I recently interviewed Nobel Prize-winning economist Joseph Stiglitz in his office at Columbia Business School.

In this clip, Stiglitz answers the question, "What is something that is taught in the modern business school that gives a flawed sense of how risk and financial markets work?"

Many readers won't agree with Stiglitz's views, but that's fine! Leave your rebuttals in the comment section below.

Here's what he had to say (transcript follows):

Stiglitz: Too many economists wanted to believe that markets work well. They had an incentive; they had an interest in believing that markets worked well. That isn't particularly true in business schools, that the business of a business school is business, and you want to believe that markets work well. But unfortunately we have a long history of markets not working well. The Great Depression was a reality, it actually occurred.

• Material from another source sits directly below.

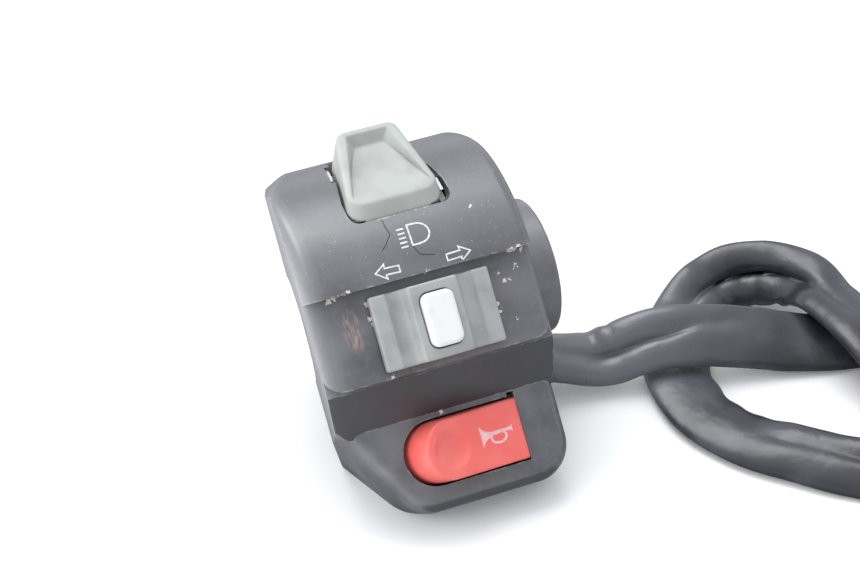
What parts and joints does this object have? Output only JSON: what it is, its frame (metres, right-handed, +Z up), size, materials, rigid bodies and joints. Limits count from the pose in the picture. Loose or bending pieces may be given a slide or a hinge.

And in fact, if you look over the history of capitalism, there have been economic downturns repeatedly in the history of capitalism. There have been credit bubbles, there have been bubbles of all kinds of; real estate bubbles. So markets have exhibited irrationalities, excessive volatility and to me, one of the thing that I just find so striking is how in this period, say after 1980, economists could turn their back on 200 years of capitalism, 200 years of capitalism when things didn't work well.

Before there was government, they wanted to blame everything on the government. The fact is that before there was government, there was huge volatility. It wasn't until the government intervened in creating laws like the Glass-Steagall Act, that we stopped having these banking crises. But because we stopped it, we stopped it, we said let's get rid of government and guess what happened? We started having banking crises again.

So I think that they just were too politically motivated, too self-interested, that they wanted to believe that markets worked well. Markets have enormous strengths. They do wonderful things, but markets are not self-regulating.